Select each line where the word "that" appears.

# [Supplied data]

◆ ◆ ◆ ◆ ◆

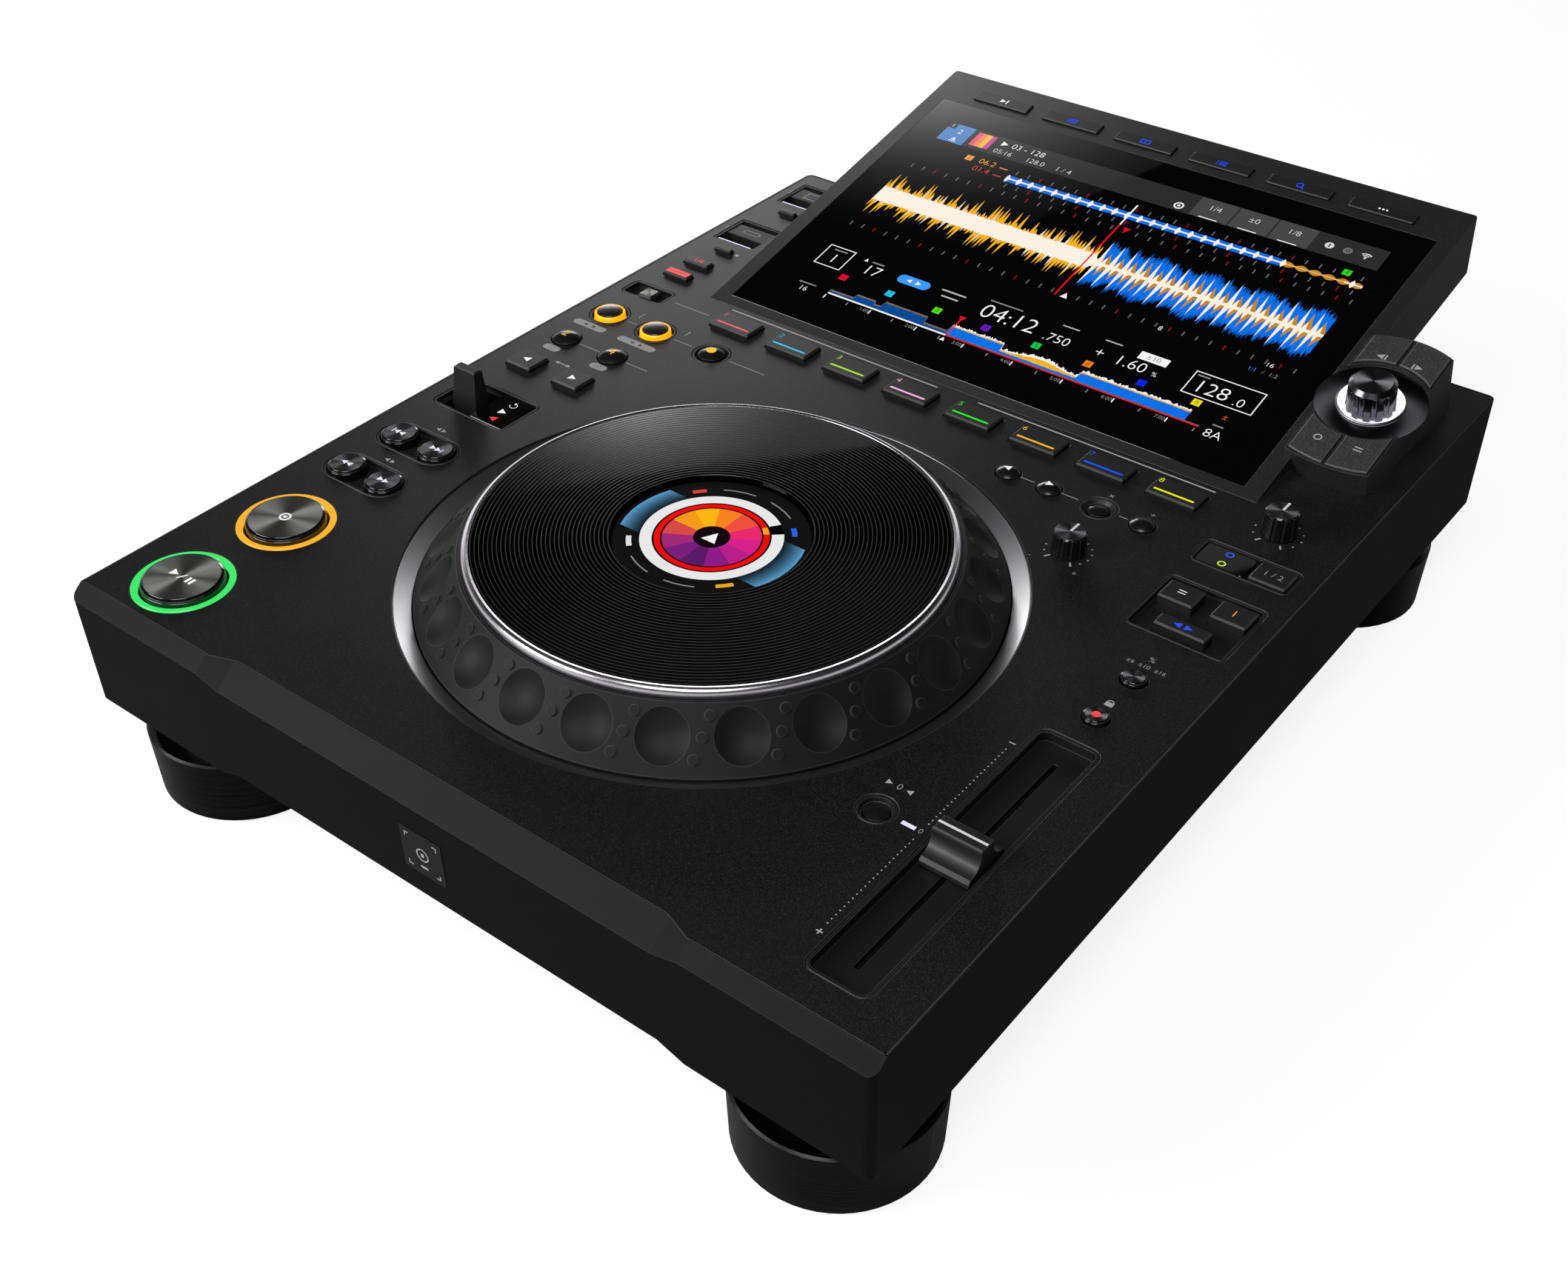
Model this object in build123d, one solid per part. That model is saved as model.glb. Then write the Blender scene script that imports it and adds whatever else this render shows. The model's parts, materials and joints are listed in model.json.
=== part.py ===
"""Desktop DJ media player: jog wheel, tilted touch screen, tempo slider, keys, and four turned feet.

Everything is drawn in millimetres in the deck frame: X to the right, Y from the front edge of the deck to the back,
Z = 0 on the deck. On export each piece is moved so that the origin lies under the middle of the player, on the table.
"""
from build123d import *
import os
from math import atan2, cos, degrees, radians, sin

# ---- casing ----
WIDTH = 329.0             # left to right
DECK_HEIGHT = 81.8        # deck above the table
REAR_WALL = 403.3         # outside of the rear wall
CASE_BOTTOM = -46.84      # lower edge of the casing
FRONT_TOP = -5.12         # front wall where the bevel ends
FRONT_FOOT = -4.12        # front wall at the lower edge
WALL = 3.0
CORNER = 3.0
PANEL_T = 1.6             # inset top panel
FRAME_BOTTOM = -4.6       # underside of the control frame
PANEL_SIDE = 163.7        # half width of the inset panel
PANEL_REAR = 401.6
NOTCH_IN = 90.0           # the bevel and the lower edge step between these two distances from the middle
NOTCH_OUT = 100.0
NOTCH_RISE = 3.5          # how much higher the lower front edge is in the middle
BEVEL_END = (0.2, -4.2)   # top edge and depth of the bevel at the ends
BEVEL_MID = (3.8, -7.0)   # and in the middle
SEAM = 0.8                # rim between the bevel and the inset panel
PLATE_TOP = -41.8         # bottom plate
PLATE_T = 1.5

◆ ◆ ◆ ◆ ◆

# [In response]
Model this object in build123d, one solid per part. That model is saved as model.glb. Then write the Blender scene script that imports it and adds whatever else this render shows. The model's parts, materials and joints are listed in model.json.
Z = 0 on the deck. On export each piece is moved so that the origin lies under the middle of the player, on the table.